The motion capture technology that Andy has made his own has followed a similar trajectory to the burgeoning colony of intelligent apes that appear in the film, with a growing number of actors looking to make use of it.
“I think it’s reaching a point where good actors who are interested in transformation, like Willem Defoe and John Malkovich, will do it,” Andy asserts. “They see the liberation this tool can give them.
“Other actors might feel that it has to be their face on the screen, and that’s up to them.”
Three years ago Andy, the son of an Iraqi father and English mother, started his own studio, Imaginarium, and is currently working on a new version of George Orwell’s Animal Farm.

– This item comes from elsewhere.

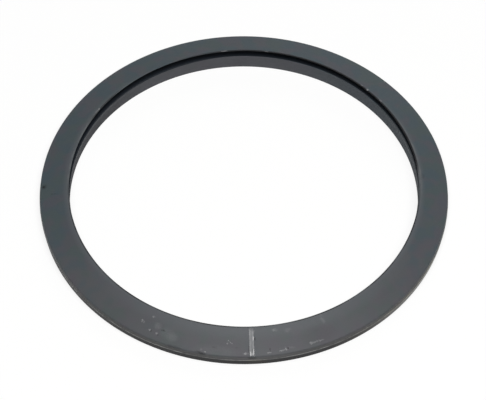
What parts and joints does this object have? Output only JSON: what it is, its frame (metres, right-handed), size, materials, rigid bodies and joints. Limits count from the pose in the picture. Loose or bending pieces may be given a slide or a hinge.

He was also brought in to use his expertise on the new Star Wars movie, although he’s strictly forbidden from saying how, and has directed a new version of The Jungle Book, starring Scarlett Johansson and Idris Elba.
“Before I became an actor, I studied visual arts, so I painted and did graphic design. I’ve always had a visual perspective of things so it made total sense to move into directing.”
And if you think this is a technological innovation that moviemakers will soon grow tired of utilising, Andy has news for you.
“I don’t think it’s going to go away, as an art form, or whatever it is. I think it’s going to be present in story telling for the next 10, 20, 30 years,” he says.
Director Matt Reeves doesn’t just deliver a visually effective and exciting sequel, but also a thoughtful film that makes you wonder what it means to be human, and what separates us from the rest of the animal kingdom.
Reminiscent of George Orwell’s Animal Farm, Reeves cleverly includes hints of human culture in among Caesar’s growing colony, such as sharp spears, artwork and jewellery.
Eventually we see our simian friends develop a moral awareness, complicated by greed, jealousy, love and above all, a hunger for power. Their enhanced intelligence condemns them to become just like us.
This film will definitely appeal to movie goers, the 3D effects are second to none, and body language guru Andy Serkis depicts an ape to perfection.
But, moreover, Dawn of the Planet of the Apes is a dystopian story and a dream for evolutionists and human culturists alike.